Материал сопровождало фото-эссе Дерека Байеса, Бена Мартина и Джона Ридера, в цвете изображавшее группу веселых «долли-бёрдз» в ярких виниловых дождевиках на Кингс-роуд, игровой стол в игорном клубе Crockford’s в Сент-Джеймсе, магазин Foale & Tuffin’s близ Карнаби-стрит и однополую пару неподалеку от группки школьниц. Мэвис Тэпли в ее бутике Hem and Fringe в Пимлико, экзотического танцора, забавляющегося в стриптиз-баре в Сохо, и джентльмена из Сити в котелке на Тауэрском мосту. Портреты свингующих лондонцев на коктейльной вечеринке у Роберта Фрейзера и на дискотеке Scotch’s в Сент-Джеймсе. Эта своеобразная мешанина из фотографий должна была проиллюстрировать заявление редакции о том, что «единого Лондона не существует, есть множество разных мест. Каждое из них – ослепительная драгоценность, смесь пестрых солнечных очков и очаровательно своеобразных телефонных будок, сплав американского шика, континентальной утонченности и староанглийской основательности – различных влияний, которые перемешиваются и сливаются друг с другом. <…> В результате получилась блестящая беззаботная комедия»[417].
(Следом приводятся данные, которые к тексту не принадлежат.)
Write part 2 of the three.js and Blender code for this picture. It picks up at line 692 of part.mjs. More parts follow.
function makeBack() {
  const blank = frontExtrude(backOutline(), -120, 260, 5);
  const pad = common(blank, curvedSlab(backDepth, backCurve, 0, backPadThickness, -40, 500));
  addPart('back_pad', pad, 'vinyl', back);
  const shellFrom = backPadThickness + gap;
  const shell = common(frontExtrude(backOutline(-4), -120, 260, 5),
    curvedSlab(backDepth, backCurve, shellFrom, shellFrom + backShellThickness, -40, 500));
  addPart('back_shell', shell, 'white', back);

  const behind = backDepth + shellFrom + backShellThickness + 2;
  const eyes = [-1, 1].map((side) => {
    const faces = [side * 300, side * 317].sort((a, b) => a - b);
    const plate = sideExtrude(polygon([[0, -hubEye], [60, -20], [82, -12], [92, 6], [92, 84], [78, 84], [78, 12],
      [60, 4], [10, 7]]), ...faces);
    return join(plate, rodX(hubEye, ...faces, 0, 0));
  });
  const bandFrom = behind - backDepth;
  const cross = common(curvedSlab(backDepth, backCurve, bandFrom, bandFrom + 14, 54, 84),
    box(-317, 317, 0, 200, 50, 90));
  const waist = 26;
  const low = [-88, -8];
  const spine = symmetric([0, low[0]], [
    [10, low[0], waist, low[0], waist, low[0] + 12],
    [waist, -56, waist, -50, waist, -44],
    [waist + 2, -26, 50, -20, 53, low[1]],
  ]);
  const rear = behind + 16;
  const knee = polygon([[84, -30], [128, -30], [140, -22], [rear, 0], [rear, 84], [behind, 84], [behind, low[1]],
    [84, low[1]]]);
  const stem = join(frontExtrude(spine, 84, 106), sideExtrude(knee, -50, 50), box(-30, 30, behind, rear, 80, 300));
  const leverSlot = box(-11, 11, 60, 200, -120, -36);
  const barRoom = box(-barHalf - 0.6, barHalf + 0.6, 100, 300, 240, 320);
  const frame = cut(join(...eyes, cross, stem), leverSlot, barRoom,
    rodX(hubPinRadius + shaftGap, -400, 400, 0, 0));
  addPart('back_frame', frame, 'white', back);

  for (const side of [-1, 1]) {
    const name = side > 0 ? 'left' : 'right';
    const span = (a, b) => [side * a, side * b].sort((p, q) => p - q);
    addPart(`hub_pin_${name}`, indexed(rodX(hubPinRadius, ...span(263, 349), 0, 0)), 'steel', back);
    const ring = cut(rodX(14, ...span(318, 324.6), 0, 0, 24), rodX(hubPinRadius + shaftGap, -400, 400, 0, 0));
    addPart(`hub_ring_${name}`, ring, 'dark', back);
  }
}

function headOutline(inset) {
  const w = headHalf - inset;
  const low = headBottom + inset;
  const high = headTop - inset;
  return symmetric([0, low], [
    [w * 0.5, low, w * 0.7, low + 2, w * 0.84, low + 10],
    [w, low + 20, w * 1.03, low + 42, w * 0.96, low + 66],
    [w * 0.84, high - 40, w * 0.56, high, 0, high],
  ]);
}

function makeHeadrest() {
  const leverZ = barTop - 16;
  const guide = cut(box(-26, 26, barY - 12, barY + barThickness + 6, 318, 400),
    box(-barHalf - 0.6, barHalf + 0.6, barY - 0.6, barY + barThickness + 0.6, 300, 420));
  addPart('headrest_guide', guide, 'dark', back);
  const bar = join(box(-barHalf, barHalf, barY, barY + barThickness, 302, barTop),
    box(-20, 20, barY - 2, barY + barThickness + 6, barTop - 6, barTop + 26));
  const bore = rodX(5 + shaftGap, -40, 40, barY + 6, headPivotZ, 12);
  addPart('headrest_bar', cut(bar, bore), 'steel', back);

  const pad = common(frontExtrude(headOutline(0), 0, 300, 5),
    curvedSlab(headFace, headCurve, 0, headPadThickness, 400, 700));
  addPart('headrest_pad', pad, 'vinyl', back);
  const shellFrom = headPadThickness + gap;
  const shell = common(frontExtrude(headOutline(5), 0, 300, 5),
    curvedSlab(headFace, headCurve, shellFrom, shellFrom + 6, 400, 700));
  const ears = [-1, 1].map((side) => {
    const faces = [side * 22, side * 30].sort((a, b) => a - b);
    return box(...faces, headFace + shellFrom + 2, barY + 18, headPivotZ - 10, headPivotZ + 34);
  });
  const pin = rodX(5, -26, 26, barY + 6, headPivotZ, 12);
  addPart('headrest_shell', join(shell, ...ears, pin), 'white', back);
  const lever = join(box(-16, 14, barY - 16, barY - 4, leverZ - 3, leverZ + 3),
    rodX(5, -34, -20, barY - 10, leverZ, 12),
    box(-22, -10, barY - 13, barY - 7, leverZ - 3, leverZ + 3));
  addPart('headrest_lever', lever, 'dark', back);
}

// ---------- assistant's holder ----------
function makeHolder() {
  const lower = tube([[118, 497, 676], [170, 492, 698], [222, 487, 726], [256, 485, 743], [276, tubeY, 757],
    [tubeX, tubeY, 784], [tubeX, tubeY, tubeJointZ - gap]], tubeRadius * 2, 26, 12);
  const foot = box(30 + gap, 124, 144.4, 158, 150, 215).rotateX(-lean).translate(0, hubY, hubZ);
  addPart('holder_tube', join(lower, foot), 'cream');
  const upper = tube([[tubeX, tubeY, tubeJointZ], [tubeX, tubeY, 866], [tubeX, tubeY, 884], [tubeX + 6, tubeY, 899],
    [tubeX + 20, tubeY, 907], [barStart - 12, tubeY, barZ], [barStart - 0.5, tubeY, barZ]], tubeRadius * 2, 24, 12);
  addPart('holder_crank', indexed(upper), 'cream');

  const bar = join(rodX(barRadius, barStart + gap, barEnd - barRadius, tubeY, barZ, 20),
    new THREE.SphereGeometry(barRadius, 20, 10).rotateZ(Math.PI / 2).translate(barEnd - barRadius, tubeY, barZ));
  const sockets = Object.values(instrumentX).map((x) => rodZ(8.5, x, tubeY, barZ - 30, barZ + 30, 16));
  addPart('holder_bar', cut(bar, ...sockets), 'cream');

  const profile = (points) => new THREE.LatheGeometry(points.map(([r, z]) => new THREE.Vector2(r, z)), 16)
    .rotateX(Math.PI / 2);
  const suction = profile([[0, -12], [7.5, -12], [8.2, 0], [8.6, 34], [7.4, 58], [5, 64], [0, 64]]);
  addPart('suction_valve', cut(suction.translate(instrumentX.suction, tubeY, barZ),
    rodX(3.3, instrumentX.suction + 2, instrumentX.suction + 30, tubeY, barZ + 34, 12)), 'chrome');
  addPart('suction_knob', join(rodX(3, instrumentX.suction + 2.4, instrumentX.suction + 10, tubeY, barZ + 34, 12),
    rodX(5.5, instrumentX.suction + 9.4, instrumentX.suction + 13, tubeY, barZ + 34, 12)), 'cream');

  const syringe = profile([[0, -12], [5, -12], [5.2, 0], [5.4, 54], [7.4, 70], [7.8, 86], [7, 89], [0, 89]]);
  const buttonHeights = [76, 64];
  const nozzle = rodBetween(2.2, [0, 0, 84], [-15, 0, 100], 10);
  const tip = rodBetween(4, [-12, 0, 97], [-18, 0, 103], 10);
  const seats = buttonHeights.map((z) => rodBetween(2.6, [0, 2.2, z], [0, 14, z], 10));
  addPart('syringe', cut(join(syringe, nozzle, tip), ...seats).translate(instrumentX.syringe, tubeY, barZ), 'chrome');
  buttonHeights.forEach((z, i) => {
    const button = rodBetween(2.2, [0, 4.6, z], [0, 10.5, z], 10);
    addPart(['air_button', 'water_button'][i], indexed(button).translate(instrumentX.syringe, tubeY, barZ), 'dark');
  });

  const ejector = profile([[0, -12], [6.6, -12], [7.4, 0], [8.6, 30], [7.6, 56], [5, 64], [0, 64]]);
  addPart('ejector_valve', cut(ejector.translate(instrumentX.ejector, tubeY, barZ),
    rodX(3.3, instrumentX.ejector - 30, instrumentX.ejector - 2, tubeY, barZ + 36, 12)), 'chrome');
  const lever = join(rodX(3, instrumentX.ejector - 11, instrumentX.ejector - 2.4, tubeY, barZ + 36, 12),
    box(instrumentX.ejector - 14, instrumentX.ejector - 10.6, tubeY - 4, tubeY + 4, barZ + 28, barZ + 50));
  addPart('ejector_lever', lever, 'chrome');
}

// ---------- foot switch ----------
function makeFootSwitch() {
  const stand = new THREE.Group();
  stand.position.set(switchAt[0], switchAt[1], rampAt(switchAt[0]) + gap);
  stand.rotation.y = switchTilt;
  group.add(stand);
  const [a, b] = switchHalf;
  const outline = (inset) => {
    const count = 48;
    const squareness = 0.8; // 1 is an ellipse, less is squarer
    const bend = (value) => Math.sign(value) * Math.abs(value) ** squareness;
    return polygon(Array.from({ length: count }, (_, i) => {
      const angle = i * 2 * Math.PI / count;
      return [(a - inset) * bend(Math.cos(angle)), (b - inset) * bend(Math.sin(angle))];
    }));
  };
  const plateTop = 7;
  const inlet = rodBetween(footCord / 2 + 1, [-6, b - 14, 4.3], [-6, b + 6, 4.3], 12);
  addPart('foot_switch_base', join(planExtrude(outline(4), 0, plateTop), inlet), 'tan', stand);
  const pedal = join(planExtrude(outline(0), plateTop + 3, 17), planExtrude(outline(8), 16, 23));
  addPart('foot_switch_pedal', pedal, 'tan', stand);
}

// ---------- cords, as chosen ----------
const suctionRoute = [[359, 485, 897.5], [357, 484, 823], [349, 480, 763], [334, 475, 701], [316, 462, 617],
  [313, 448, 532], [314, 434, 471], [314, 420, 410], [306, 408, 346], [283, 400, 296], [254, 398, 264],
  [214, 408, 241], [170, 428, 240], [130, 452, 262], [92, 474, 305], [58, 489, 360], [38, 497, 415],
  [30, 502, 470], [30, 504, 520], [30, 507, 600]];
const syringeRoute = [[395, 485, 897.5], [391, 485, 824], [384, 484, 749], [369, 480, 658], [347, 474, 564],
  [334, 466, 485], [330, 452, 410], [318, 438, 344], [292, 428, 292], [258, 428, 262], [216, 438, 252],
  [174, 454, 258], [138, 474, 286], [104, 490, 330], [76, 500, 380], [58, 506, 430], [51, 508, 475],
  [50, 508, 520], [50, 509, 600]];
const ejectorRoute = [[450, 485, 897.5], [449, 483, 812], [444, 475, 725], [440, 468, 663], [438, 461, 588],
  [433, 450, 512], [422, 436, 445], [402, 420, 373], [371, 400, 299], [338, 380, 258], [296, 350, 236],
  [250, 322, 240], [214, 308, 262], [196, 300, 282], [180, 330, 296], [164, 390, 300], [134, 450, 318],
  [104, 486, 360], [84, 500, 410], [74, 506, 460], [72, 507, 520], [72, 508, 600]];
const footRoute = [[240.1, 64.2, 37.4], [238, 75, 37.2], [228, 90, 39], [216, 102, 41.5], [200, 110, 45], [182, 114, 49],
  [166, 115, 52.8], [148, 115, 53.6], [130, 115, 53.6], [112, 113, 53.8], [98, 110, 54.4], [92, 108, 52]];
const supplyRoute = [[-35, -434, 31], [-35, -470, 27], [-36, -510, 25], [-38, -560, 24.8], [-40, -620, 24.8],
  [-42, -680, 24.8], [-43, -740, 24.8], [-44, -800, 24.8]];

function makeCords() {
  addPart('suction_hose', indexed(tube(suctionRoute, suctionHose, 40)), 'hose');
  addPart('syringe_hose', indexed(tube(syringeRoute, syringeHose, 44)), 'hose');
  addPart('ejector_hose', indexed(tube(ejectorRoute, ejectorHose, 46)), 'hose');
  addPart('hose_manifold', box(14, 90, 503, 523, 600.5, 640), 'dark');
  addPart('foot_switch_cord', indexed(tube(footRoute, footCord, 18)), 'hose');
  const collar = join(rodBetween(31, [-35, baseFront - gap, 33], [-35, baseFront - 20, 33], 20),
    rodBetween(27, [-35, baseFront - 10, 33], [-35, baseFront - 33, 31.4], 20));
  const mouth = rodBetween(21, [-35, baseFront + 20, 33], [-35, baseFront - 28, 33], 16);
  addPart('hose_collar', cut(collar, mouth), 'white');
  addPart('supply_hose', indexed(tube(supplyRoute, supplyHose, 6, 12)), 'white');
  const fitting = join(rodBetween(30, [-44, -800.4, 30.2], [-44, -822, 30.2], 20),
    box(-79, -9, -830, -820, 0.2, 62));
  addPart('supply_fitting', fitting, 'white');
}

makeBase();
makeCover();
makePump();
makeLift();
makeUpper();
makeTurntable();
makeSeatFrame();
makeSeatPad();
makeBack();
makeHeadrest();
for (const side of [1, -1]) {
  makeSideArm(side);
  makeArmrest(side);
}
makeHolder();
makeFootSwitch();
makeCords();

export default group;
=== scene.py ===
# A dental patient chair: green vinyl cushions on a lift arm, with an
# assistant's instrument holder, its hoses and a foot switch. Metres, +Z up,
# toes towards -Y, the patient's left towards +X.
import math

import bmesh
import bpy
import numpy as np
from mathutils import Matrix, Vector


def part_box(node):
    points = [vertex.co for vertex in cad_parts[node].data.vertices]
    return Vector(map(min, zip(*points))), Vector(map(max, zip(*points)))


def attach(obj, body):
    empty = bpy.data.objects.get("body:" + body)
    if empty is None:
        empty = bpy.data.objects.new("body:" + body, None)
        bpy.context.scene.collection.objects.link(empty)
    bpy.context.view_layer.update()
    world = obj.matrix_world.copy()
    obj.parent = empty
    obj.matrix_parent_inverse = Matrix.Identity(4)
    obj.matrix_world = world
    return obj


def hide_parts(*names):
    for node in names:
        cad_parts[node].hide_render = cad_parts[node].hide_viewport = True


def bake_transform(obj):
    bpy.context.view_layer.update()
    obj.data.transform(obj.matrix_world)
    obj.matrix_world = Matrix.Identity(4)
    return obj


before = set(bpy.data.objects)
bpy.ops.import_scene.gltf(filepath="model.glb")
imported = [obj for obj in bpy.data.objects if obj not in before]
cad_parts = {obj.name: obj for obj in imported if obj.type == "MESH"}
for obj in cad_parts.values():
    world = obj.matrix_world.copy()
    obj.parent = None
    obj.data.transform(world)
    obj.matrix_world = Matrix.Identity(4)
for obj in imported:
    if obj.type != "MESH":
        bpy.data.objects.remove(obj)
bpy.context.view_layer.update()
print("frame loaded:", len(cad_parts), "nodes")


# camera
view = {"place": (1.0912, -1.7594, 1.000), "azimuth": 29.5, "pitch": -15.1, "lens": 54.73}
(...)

Читатели Time Magazine не сразу распознали иронию, и на полосе с письмами в редакцию в нескольких следующих номерах развернулась серьезная дискуссия о том, правдива ли статья и достойна ли она журнала. Авторы писем сравнивали cвингующий Лондон с безнравственным городом из «Ярмарки тщеславия» Уильяма Теккерея[418]. Один из читателей заявил, что «привлекательность города для слабоумных, выскочек и карьеристов – чертовски тяжелое испытание для его величия». Пытаясь вернуть столице аристократическое достоинство, он предлагал альтернативный образ «окутанной дымкой реки, криков уличных торговцев и запаха старых книг». Другой прочил стилевому ренессансу столь же короткий век, как и возрождению британской производственной промышленности, и писал: «вам удалось не разглядеть упадка у себя под носом. <…> Эти современные молодые мужчины и женщины перегорят так же быстро, как лампочки британского производства»[419]. На будущий месяц поток критики не иссяк – были опубликованы письма двух лондонских жителей, придерживавшихся противоположных взглядов. Девушка выражала свою горячую признательность «от лица доллиз, о которых вы написали, за отличную статью о свингующем, гипермодном Лондоне, и свое „фи“ всем американским индюкам, которые зовут его пустышкой». Ее земляк сетовал на то, что «гости столицы все еще могут наткнуться на закопченные улицы и грязные рестораны. <…> Девушки, если это не уборщицы улиц, не носят пластик. Карнаби-стрит никого не удивишь: здесь уже не первый год собираются типы вроде артистов массовки»[420].